The harvest is 70 percent mechanised, and is set to be totally mechanised by 2014. This has expanded the industrial market, by increasing demand for harvesters and other farm machinery, and has come hand in hand with environmental requirements set to prohibit the traditional practice of setting fire to sugar cane fields to clear them of waste in order to facilitate harvesting by hand.
Hotels filled to capacity in every city in the region reflect the economic boom driven by the sugar cane and ethanol production chain.
But “a clearer policy is needed,” Biagi told IPS. Ethanol production follows the sugar cane cycle. Without a harvest in the first quarter and without stocks accumulated and controlled by the government to regulate and stabilise the market, there is a shortage of ethanol because a greater share of the harvest went towards producing sugar, due to the rise in prices in 2010.
Flex-fuel vehicles which run on gasoline, ethanol or any blend of the two, have been produced in Brazil since 2003, which has made it possible for customers to use the least expensive fuel. But this time, demand for ethanol did not drop as much as expected.
The apparent progress driven by the sugar cane economy has its critics, however.
The mechanisation process began in the late 1980s, to thwart the sugar cane cutters’ movement for their rights, “not because of environmental reasons,” Helio Neves, president of the Federation of Rural Workers of the State of São Paulo, told IPS.
Mechanisation will also leave thousands of workers without jobs, and there are not enough training opportunities to help all of the labourers find new work, he said.
Sugar cane “is a wonderful plant,” but monoculture concentrates the power in corporations “at the expense of democracy,” imposing “a dictatorship of economic interests over social concerns,” lamented Neves, a highly respected trade unionist who was involved in the historic strike of sugar cane cutters in Guariba, 65 km from Ribeirão Preto, in 1984.
Furthermore, the prosperity brought by the industry is unequally distributed. Ribeirão Preto, where the best-paid services are concentrated, and Sertãozinho, are the wealthiest parts of the region.
Meanwhile, relative poverty and lack of jobs have forced thousands of women from Guariba, Barrinha and other municipalities with vast sugar cane production but virtually no industry to seek jobs as domestic workers in Ribeirão Preto.
That is the case of Maria Alcántara Silva, a local woman “over 30.” For the past six years she has commuted 35 km from her town, Pradópolis, to Ribeirão Preto and back every day.

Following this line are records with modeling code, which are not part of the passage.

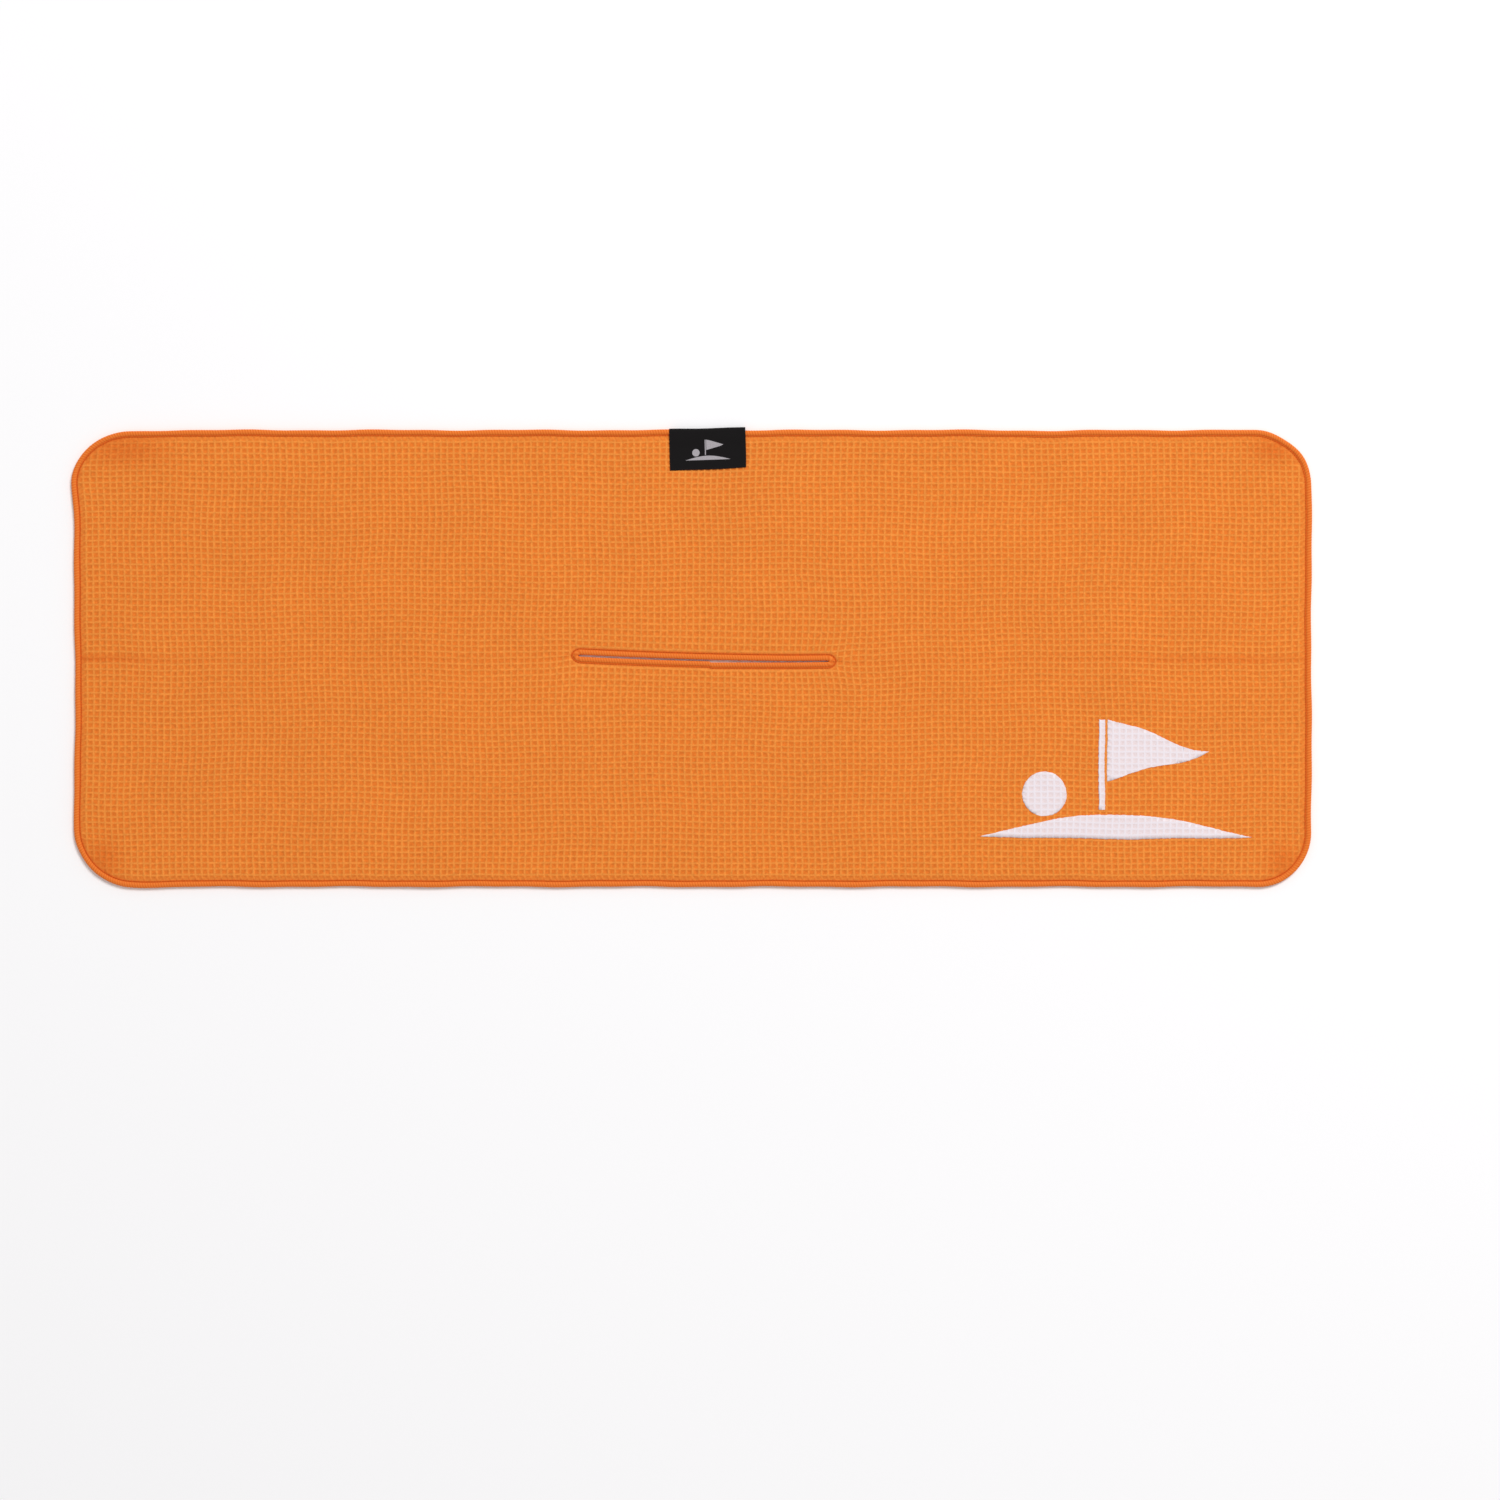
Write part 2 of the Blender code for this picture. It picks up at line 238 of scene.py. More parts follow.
def arc_points(
    centre: Sequence[float], radius: float, start: float, end: float, count: int
) -> np.ndarray:
    """Points on an arc, both ends included.

    Args:
        centre: The arc's centre.
        radius: Its radius.
        start: The angle of its first point, in degrees.
        end: The angle of its last point.
        count: How many steps it is cut into.

    Returns:
        One row for each point.
    """
    angles = np.radians(np.linspace(start, end, count + 1))
    return np.asarray(centre) + radius * np.stack([np.cos(angles), np.sin(angles)], axis=1)


def thread_through(corners: np.ndarray, step: float) -> np.ndarray:
    """Adds points along a closed line, so that none is further than a step from the next."""
    found = []
    for a, b in zip(corners, np.roll(corners, -1, axis=0)):
        count = max(1, math.ceil(np.linalg.norm(b - a) / step))
        found.append(a + (b - a) * (np.arange(count) / count)[:, None])
    return np.concatenate(found)


def inside(outline: np.ndarray, points: np.ndarray) -> np.ndarray:
    """Says which points lie inside a closed outline."""
    found = np.zeros(len(points), bool)
    for a, b in zip(outline, np.roll(outline, -1, axis=0)):
        if a[1] == b[1]:
            continue
        crosses = (points[:, 1] < a[1]) != (points[:, 1] < b[1])
        at = a[0] + (points[:, 1] - a[1]) * (b[0] - a[0]) / (b[1] - a[1])
        found ^= crosses & (points[:, 0] < at)
    return found


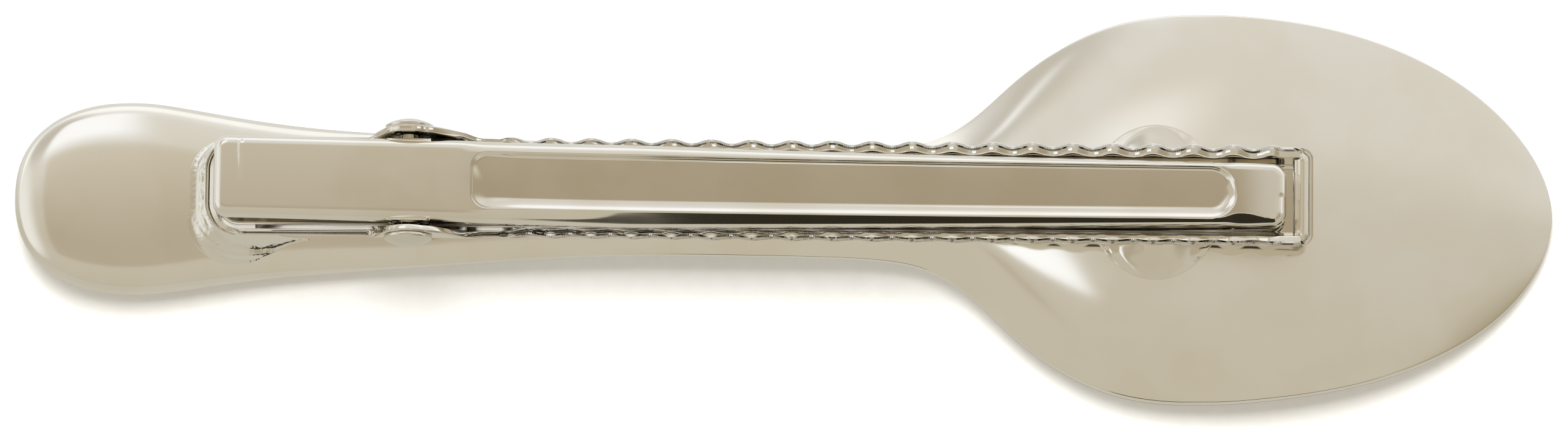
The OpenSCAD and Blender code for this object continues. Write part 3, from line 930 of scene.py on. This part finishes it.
def make_bowl_solder():
    """Smooth oval boss that bonds the tray to the bowl, with puckered margins at its two ends."""
    a = np.linspace(0, 2 * np.pi, PATCH_SPOKES, endpoint=False)
    r = np.repeat(np.arange(PATCH_RINGS + 1) / PATCH_RINGS, PATCH_SPOKES)
    a = np.tile(a, PATCH_RINGS + 1)
    s, y = BOSS_STATION + PATCH_REACH * r * np.cos(a), PATCH_WIDTH * r * np.sin(a)
    away, side = np.abs(s - BOSS_STATION), np.abs(y)
    base = spoon_back(s, y)
    inside = np.clip(1 - (away / DOME_REACH) ** 2 - (side / DOME_WIDTH) ** 2, 0, 1)
    dome = DOME_HEIGHT * inside**DOME_POWER
    ends = smoothstep(*PUCKER_IN, away) * smoothstep(*PUCKER_OUT, away)
    ends *= smoothstep(*PUCKER_SIDE, side)
    uneven = lumps(np.column_stack([s, y]), PUCKER_SIZE, seed=3, pitch=PUCKER_PITCH)
    pucker = np.maximum(ends * (PUCKER_HEIGHT + uneven), -0.01)
    ceiling = TRAY_BOTTOM - TRAY_GAP + CEILING_SLOPE * np.clip(side - TRAY_REACH, 0, None)
    z = np.minimum(base + PATCH_THICK + dome + pucker, ceiling)
    z = np.where(r > PATCH_EDGE, base - EDGE_TUCK, z)
    loops = list(np.column_stack([at(s), y, z]).reshape(PATCH_RINGS + 1, PATCH_SPOKES, 3))
    floor = loops[-1] - (0, 0, BOSS_FOOT)
    middle = loops[0] * (1, 1, 0) + (0, 0, float(spoon_back(BOSS_STATION, 0)) - BOSS_CORE)
    points, faces = loft(loops + [floor, middle], capped=False)
    boss = mesh_object("bowl_solder_boss", points, faces, BOSS)
    return keep(boss, ROOT_BODY, "solder", "bowl_solder")


def fillet_path():
    """Points of the tray's inner line round its tail, far side first, each with its normal."""
    y_mid, s_mid = JAW_HALF - TAIL_CORNER, JAW_TAIL + TAIL_CORNER
    sides = np.arange(FILLET_END, s_mid, -FILLET_STEP)
    turn = np.radians(np.arange(0, 91, 3))
    path = [((s, y_mid), (0, 1)) for s in sides]
    path += [((s_mid, y_mid), (-math.sin(a), math.cos(a))) for a in turn]
    path += [((s_mid, y), (-1, 0)) for y in np.arange(y_mid, -y_mid, -FILLET_STEP)[1:]]
    path += [((s_mid, -y_mid), (-math.cos(a), -math.sin(a))) for a in turn]
    path += [((s, -y_mid), (0, -1)) for s in sides[::-1]]
    return path


def make_handle_solder():
    """Fillet of solder round the tray's tail, with a lumpy ridge behind and a smooth near bead."""
    path = fillet_path()
    rows = []
    for centre, normal in path:
        left = float(smoothstep(FILLET_END, FILLET_FULL, centre[0]))
        behind, near = max(-normal[0], 0), max(-normal[1], 0)
        far = FILLET_LEAST + (FILLET_SIDE + FILLET_BEHIND * behind + FILLET_NEAR * near) * left
        for run in np.arange(FILLET_COLUMNS + 1) / FILLET_COLUMNS:
            d = FILLET_INSIDE + (far - FILLET_INSIDE) * run
            s, y = (c + n * (TAIL_CORNER + d) for c, n in zip(centre, normal))
            rows.append((s, y, d, run, left, behind, near))
    rows = np.array(rows)
    s, y, d, run, left, behind, near = rows.T
    base = spoon_back(s, y)
    wall = base + FILLET_LIP + (TRAY_BOTTOM + FILLET_CLIMB - base) * left
    z = base + (wall - base) * (1 - run) ** FILLET_POWER
    crest = CREST_HEIGHT + lumps(rows, CREST_LUMPS, seed=8, pitch=CREST_PITCH)
    crest *= ridge(d, CREST_AT, CREST_WIDTH) * smoothstep(*CREST_BEHIND, behind)
    bead = BEAD_HEIGHT * ridge(d, BEAD_AT, BEAD_WIDTH) * near * left
    z += crest * smoothstep(*CREST_FADE, run) + bead * smoothstep(*BEAD_FADE, run)
    z = np.where(run > 1 - 1e-6, base - FILLET_TUCK, np.maximum(z, base - FILLET_LOWEST))
    shape = (len(path), FILLET_COLUMNS + 1, 3)
    upper = np.column_stack([at(s), y, z]).reshape(shape)
    lower = np.column_stack([at(s), y, base - FILLET_FOOT]).reshape(shape)
    loops = list(np.concatenate([upper, lower[:, ::-1]], axis=1))
    fillet = mesh_object("handle_solder_fillet", *loft(loops), SOLDER)
    return keep(fillet, ROOT_BODY, "solder", "handle_solder")


# ---------------------------------------------------------------- stage

PLATE_COLOUR = (0.915, 0.885, 0.825)
FLOOR_REACH = 6000
FLOOR_GAP, MIRRORED_GAP = 0.02, 0.03
KEY_POWER = 6.0
FILL_POWER = 0.5
CAMERA_ELEVATION, CAMERA_ROLL = 77.0, -0.6
CAMERA_DISTANCE = 1000.0
CAMERA_TARGET = (0.0, -1.15, 2.2)
SENSOR_WIDTH = 36
FRAME_WIDTH = 107.0


def seen(red, green, blue):
    """Brightness of a surrounding that the plated metal shows as this display colour."""
    shown = [c / 255 for c in (red, green, blue)]
    linear = [c / 12.92 if c < 0.04045 else ((c + 0.055) / 1.055) ** 2.4 for c in shown]
    return tuple(c / p for c, p in zip(linear, PLATE_COLOUR))


def paper_material(name, dark, pale):
    """Matt paper with a faint grain."""
    material, n, place = new_material(name)
    colour = n.ramp(n.noise(place, 900.0, 3.0), [(0.3, dark), (0.7, pale)])
    inputs = {"Base Color": colour, "Roughness": 0.9, "Specular IOR Level": 0.0}
    shader = n.add("ShaderNodeBsdfPrincipled", inputs)
    n.add("ShaderNodeOutputMaterial", {"Surface": shader.outputs[0]})
    return material


def painted_floor_reflection():
    """Glowing sheet that paints the floor as the metal mirrors it: warm in front of the object and
    pale behind it.
    """
    material, n, place = new_material("painted_floor_reflection")
    behind = n.add("ShaderNodeSeparateXYZ", {"Vector": place}).outputs["Y"]
    share = n.smooth_range(behind, -4 * MM, 8 * MM)
    # painted reflection: the floor's tint in the metal, glowing with no lamp behind it
    tint = n.mix(share, seen(192, 185, 167), seen(218, 215, 206))
    glow = n.add("ShaderNodeEmission", {"Color": tint, "Strength": 1.0})
    n.add("ShaderNodeOutputMaterial", {"Surface": glow.outputs[0]})
    return material


def make_floor():
    """Pale paper floor; the metal mirrors a warmer glowing sheet instead, a painted reflection of the
    floor.
    """
    size = FLOOR_REACH
    corners = [(-size, -size, 0), (size, -size, 0), (size, size, 0), (-size, size, 0)]
    pale = paper_material("pale_paper", (0.9, 0.9, 0.9), (0.92, 0.92, 0.92))
    floor = mesh_object("floor", corners, [(0, 1, 2, 3)], pale)
    floor.location.z = -FLOOR_GAP * MM
    floor.visible_glossy = False
    # glowing sheet seen only in reflections: a painted reflection of the floor
    mirrored = mesh_object("mirrored_floor", corners, [(0, 1, 2, 3)], painted_floor_reflection())
    mirrored.location.z = -MIRRORED_GAP * MM
    only_reflected(mirrored)


def only_reflected(piece):
    """Leaves a piece of the studio to be seen in reflections alone."""
    piece.visible_camera = False
    piece.visible_diffuse = False
    piece.visible_shadow = False
    piece.visible_transmission = False


def direction(tilt_x, tilt_y):
    """Unit vector for a direction tipped from straight up towards +X and +Y, in degrees."""
    x, y = math.tan(math.radians(tilt_x)), math.tan(math.radians(tilt_y))
    return Vector((x, y, 1)).normalized()


def make_world():
    """Studio surroundings: light grey behind, warm beige in front, and a few soft patches."""
    world = bpy.data.worlds.new("studio")
    bpy.context.scene.world = world
    world.use_nodes = True
    n = Nodes(world.node_tree)
    ray = n.add("ShaderNodeTexCoord").outputs["Generated"]
    parts = n.add("ShaderNodeSeparateXYZ", {"Vector": ray})
    tilt = n.math("DIVIDE", n.math("ARCTAN2", parts.outputs["Y"], parts.outputs["Z"]), math.pi)
    front_to_back = n.math("ADD", tilt, 0.5, clamp=True)

    def stop(degrees, *colour):
        return (degrees / 180 + 0.5, seen(*colour))

    colour = n.ramp(front_to_back, [
        stop(-90, 188, 180, 160), stop(-60, 191, 182, 161), stop(-10, 193, 184, 164),
        stop(10, 199, 191, 174), stop(24, 212, 206, 192), stop(50, 217, 212, 200),
        stop(62, 226, 222, 213), stop(72, 252, 250, 244), stop(90, 250, 248, 240),
    ])
    patches = [
        ("left_glow", direction(-72, -8), 0.80, 0.99, (234, 231, 222), 1.0),
        ("right_shade", direction(60, -38), 0.84, 0.98, (160, 148, 120), 0.95),
        ("shoulder_shade", direction(-52, 60), 0.9, 0.99, (176, 168, 151), 0.7),
    ]
    for name, towards, outer, inner, shade, strength in patches:
        near = n.add("ShaderNodeVectorMath", {0: ray, 1: towards}, operation="DOT_PRODUCT", name=name)
        level = n.smooth_range(near.outputs["Value"], outer, inner, strength)
        colour = n.mix(level, colour, seen(*shade))
    back = n.add("ShaderNodeBackground", {"Color": colour, "Strength": 1.0})
    n.add("ShaderNodeOutputWorld", {"Surface": back.outputs[0]})


def card(name, centre, across, up, colour, fade, top_colour=None, turn_from=0.0):
    """Soft-edged card in the studio, seen only in reflections.

    across and up are the half-sides of the card; fade is the share of each that is soft.
    The colour turns into top_colour from turn_from to the upper edge.
    """
    across, up = Vector(across), Vector(up)
    material, n, place = new_material(name)
    shares = []
    for side in (across, up):
        inputs = {0: place, 1: side / (side.length_squared * MM)}
        share = n.add("ShaderNodeVectorMath", inputs, operation="DOT_PRODUCT")
        shares.append(share.outputs["Value"])
    covers = [n.smooth_range(n.math("ABSOLUTE", share), 1.0, 1.0 - fade) for share in shares]
    rise = n.smooth_range(shares[1], turn_from)
    tint = n.mix(rise, seen(*colour), seen(*(top_colour or colour)))
    glow = n.add("ShaderNodeEmission", {"Color": tint, "Strength": 1.0})
    clear = n.add("ShaderNodeBsdfTransparent")
    cover = n.math("MULTIPLY", covers[0], covers[1])
    mixed = n.add("ShaderNodeMixShader", {0: cover, 1: clear.outputs[0], 2: glow.outputs[0]})
    n.add("ShaderNodeOutputMaterial", {"Surface": mixed.outputs[0]})
    points = [-across - up, across - up, across + up, up - across]
    piece = mesh_object(name, points, [(0, 1, 2, 3)], material)
    piece.location = Vector(centre) * MM
    only_reflected(piece)


def make_cards():
    """What the metal mirrors nearby: tan and beige overhead, pale banks and a dark flag."""
    tan, beige = (166, 152, 126), (200, 191, 170)
    light_tan, warm_beige = (178, 165, 142), (200, 190, 169)
    card("tan_left", (-56, 6, 90), (46, 0, 0), (0, 46, 0), light_tan, 0.08, warm_beige, -0.4)
    card("tan_right", (17, 17, 90), (33, 0, 0), (0, 13, 0), tan, 0.2, beige, 0.17)
    card("tip_glow", (20, 50, 93), (16, 0, 0), (0, 22, 0), (240, 236, 227), 0.9)
    card("white_bank", (-81, 106, 93), (46, 0, 0), (0, 58, 0), (250, 249, 245), 0.4)
    card("white_patch", (6, -6.5, 40), (10, 0, 0), (0, 5.2, 0), (255, 255, 250), 0.15)
    card("dark_flag", (38.2, -80, 22), (46, 0, 0), (0, 0, 15), (45, 40, 30), 0.04)


def area_light(name, place, size, power):
    """Soft area light aimed at the origin and kept out of reflections."""
    data = bpy.data.lights.new(name, "AREA")
    data.shape = "RECTANGLE"
    data.size, data.size_y = (side * MM for side in size)
    data.energy = power
    light = bpy.data.objects.new(name, data)
    light.location = Vector(place) * MM
    light.rotation_mode = "QUATERNION"
    light.rotation_quaternion = (-Vector(place)).to_track_quat("-Z", "Y")
    light.visible_glossy = False
    bpy.context.scene.collection.objects.link(light)


def make_lights():
    """Large bank behind and above, with a weak fill in front."""
    area_light("key_bank", (-40, 260, 620), (420, 560), KEY_POWER)
    area_light("front_fill", (0, -420, 380), (500, 300), FILL_POWER)


def make_camera():
    """Long lens from high in front, looking down at a steep angle."""
    elevation = math.radians(CAMERA_ELEVATION)
    data = bpy.data.cameras.new("camera")
    data.sensor_width = SENSOR_WIDTH
    data.lens = SENSOR_WIDTH * CAMERA_DISTANCE / FRAME_WIDTH
    data.clip_start, data.clip_end = 0.05, 30
    camera = bpy.data.objects.new("camera", data)
    back = Vector((0, -math.cos(elevation), math.sin(elevation)))
    camera.location = (Vector(CAMERA_TARGET) + back * CAMERA_DISTANCE) * MM
    camera.rotation_mode = "QUATERNION"
    roll = Matrix.Rotation(-math.radians(CAMERA_ROLL), 4, "Z").to_quaternion()
    camera.rotation_quaternion = (-back).to_track_quat("-Z", "Y") @ roll
    bpy.context.scene.collection.objects.link(camera)
    bpy.context.scene.camera = camera


make_camera()
make_floor()
make_world()
make_lights()
make_cards()
make_spoon()
make_lower_jaw()
make_upper_lever()
make_rivet()
make_spring()
make_bowl_solder()
make_handle_solder()

bpy.context.scene.view_settings.view_transform = "Standard"

bpy.context.view_layer.update()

She says the better pay in the larger city compensates for the cost of the bus tickets. She at least earns enough to support her son, who is studying chemistry at the university, she said.
In Guariba there are 620 women registered as working as domestics in Ribeirão Preto, and the city government covers 40 percent of the cost of their transportation, said José Roberto de Abreu, municipal secretary of employment and labour relations.